I am not suggesting all is rosy in Expatland, but I am suggesting we need to temper our expectations, to realise we do have a relatively easy time of it. That sometimes it is important to remember, without in any way advocating a return to the ‘bad’ old days, that life is what we make of it no matter where we are, or when it is.
I have recently read a book by Anne de Courcy called The Fishing Fleet. For those not familiar with the term, it was what young women who headed out to India in search of a husband were called. De Courcy not only documents the travails of finding a husband (those unsuccessful returned to Britain termed ‘empty vessels’) but the, in some cases, extreme hardships experienced particularly when not living in the cities. The anguish of sending children, often infants, back to Britain for their health and education, who might only be seen a couple of times before reaching adulthood. That was true dislocation, as Iris James wrote, “When my mother went back to India my brothers went as boarders to Berkhamstead School and I to school in Watford. I was six, and I remember on the first evening sitting by the window of the common room with the laurels in the rain outside tapping against the glass, night and aloneness of a kind so desolating that all other separations take me back to it…”
In the 20th century, Ruth Van Reken, in her book Letters Never Sent spoke of similar pain when, as the child of missionaries based in Liberia, she was left first at a boarding school in Nigeria and then in the US, and of how as children, emotions were often subdued so as not to distress parents. I remember as a ten-year old going to boarding school in Australia, which I loved once I got over the first few days of intense homesickness after my twice-yearly visits home to Malaysia. I never wrote home about it though my long-suffering aunt was subjected to many tears, as were my dorm mates.

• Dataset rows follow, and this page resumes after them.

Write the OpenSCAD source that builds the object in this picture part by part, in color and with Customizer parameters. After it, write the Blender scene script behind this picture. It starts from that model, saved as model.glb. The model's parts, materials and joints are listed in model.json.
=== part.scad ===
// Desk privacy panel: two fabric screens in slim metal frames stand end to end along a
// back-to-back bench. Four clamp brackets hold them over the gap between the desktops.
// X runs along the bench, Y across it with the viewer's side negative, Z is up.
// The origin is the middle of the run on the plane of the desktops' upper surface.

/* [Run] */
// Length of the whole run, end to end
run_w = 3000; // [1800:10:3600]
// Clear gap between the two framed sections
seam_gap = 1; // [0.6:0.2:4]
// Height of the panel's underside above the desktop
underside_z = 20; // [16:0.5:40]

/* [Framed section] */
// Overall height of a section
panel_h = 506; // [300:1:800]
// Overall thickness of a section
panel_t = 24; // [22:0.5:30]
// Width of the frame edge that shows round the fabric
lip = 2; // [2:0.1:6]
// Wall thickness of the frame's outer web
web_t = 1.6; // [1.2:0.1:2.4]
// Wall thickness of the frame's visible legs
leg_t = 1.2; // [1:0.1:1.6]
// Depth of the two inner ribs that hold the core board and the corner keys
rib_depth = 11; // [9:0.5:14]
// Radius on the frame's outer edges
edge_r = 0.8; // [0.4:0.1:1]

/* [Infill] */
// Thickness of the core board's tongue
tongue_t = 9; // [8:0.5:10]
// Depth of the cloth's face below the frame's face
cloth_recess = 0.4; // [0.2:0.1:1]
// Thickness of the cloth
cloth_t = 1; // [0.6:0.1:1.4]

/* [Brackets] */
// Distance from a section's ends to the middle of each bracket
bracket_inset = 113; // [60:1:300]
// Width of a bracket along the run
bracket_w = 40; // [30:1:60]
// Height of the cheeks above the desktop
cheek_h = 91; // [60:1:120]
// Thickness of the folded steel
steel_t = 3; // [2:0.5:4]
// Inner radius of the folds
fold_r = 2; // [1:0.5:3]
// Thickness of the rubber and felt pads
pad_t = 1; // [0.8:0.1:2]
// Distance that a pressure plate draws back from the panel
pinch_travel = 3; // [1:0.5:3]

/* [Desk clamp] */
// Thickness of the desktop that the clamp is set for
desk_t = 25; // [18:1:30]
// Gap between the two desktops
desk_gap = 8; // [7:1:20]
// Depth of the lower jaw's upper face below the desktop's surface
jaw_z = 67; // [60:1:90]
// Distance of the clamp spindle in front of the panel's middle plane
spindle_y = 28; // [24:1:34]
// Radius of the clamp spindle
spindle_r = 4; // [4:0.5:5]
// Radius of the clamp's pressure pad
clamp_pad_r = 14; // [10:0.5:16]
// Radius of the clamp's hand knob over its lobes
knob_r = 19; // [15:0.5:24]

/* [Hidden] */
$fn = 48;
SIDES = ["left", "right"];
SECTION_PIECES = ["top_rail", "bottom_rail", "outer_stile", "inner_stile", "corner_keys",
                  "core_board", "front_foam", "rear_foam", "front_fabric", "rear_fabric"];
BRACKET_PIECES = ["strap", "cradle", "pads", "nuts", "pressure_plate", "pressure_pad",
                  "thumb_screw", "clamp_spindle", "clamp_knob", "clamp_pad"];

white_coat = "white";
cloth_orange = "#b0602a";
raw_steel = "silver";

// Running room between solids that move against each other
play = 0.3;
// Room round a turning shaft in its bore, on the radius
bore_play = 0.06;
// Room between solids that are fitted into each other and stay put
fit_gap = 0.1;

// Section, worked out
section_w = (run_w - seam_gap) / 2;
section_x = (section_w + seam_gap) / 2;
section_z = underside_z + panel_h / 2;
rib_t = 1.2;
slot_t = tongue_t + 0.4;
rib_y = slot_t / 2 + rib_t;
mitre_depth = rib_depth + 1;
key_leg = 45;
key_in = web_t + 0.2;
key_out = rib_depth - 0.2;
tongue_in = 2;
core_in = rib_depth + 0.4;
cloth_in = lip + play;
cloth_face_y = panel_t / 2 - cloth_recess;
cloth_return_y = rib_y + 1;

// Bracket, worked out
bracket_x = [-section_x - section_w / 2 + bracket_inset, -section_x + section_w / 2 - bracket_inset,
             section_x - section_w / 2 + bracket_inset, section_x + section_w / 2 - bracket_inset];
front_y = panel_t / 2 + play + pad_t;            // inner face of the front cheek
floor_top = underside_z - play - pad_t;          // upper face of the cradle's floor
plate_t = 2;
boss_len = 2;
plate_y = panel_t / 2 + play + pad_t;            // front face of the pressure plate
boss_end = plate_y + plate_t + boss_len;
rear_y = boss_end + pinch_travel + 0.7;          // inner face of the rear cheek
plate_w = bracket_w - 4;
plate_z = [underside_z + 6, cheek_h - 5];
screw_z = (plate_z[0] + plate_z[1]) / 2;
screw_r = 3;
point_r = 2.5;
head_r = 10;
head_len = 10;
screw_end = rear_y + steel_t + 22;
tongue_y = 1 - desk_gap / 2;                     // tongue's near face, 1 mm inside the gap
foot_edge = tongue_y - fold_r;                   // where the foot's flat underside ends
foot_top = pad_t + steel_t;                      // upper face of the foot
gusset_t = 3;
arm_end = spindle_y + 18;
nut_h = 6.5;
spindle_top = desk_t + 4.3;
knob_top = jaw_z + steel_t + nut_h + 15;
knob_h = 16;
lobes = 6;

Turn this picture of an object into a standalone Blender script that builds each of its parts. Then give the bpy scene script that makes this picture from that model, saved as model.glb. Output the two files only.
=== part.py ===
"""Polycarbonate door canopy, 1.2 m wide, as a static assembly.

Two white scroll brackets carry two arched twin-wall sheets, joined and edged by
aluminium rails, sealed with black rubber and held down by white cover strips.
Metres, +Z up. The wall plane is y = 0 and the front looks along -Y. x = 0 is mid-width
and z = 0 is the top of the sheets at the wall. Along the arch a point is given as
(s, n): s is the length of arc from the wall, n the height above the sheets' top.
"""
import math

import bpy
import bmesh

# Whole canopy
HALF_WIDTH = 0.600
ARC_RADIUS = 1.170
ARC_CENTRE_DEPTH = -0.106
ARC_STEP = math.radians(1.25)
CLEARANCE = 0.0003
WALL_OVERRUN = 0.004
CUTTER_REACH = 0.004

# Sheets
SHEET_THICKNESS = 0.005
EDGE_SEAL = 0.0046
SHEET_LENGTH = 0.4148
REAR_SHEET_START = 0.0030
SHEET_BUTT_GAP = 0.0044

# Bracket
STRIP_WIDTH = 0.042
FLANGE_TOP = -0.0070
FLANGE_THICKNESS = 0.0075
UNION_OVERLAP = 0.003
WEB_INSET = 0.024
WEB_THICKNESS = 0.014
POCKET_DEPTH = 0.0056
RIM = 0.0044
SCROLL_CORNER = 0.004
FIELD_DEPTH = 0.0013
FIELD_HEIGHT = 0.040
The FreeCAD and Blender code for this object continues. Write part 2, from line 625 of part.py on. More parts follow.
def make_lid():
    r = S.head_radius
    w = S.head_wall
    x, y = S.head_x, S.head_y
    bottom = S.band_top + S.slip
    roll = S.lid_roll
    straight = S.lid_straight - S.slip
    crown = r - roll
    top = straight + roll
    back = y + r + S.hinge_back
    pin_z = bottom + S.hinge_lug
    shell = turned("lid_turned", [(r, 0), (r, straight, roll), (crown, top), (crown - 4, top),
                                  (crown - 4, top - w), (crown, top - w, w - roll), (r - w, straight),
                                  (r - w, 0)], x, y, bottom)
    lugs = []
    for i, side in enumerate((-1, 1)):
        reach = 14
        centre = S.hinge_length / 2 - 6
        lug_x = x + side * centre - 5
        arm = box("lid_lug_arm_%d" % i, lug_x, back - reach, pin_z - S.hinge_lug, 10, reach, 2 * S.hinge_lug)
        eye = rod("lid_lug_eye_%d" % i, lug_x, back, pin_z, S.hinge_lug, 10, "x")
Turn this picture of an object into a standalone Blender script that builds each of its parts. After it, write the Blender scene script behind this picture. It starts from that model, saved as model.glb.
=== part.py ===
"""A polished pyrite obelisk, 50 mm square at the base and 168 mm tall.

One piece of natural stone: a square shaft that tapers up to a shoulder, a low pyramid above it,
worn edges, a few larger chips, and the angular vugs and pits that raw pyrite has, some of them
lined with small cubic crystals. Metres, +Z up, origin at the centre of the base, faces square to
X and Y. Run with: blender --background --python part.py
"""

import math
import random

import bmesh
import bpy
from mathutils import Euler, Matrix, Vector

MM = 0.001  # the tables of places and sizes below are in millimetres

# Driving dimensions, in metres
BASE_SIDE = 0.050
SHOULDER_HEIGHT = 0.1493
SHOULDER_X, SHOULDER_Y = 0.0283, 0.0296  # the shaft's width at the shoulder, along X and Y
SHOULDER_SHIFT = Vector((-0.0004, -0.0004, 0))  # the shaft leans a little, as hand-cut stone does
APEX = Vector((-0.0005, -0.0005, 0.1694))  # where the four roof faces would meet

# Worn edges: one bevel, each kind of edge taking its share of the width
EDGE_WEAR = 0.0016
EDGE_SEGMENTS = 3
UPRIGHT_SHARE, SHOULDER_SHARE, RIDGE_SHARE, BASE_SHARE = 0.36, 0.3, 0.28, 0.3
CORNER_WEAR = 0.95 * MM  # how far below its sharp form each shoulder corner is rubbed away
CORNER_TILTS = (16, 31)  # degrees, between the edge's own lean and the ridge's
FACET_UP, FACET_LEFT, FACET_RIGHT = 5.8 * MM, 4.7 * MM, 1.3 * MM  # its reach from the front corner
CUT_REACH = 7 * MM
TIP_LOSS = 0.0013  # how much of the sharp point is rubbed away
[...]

I learnt also in de Courcy’s book of what must have been one of the first ‘how-to-cope-with-expatriation’ books published. The Complete Indian Housekeeper and Cook “was in fact a pocket bible for the new memsahib…..”
Depression is an debilitating illness that drains the reserves of anyone afflicted, and professional help must often be sought. However for most of us, if we give a country a chance, the bad days, which we also have in our passport country, can be few. We can choose to be happy, to make the most of the opportunities to maybe do something we’ve only dreamed of, to learn a new skill, to give back to the country hosting us.
So while you’re rifling through the travel section in your local bookshop looking for a book on expatriation, just remember the life of the accompanying partner is not one of misery; it is what we make it. It always has been!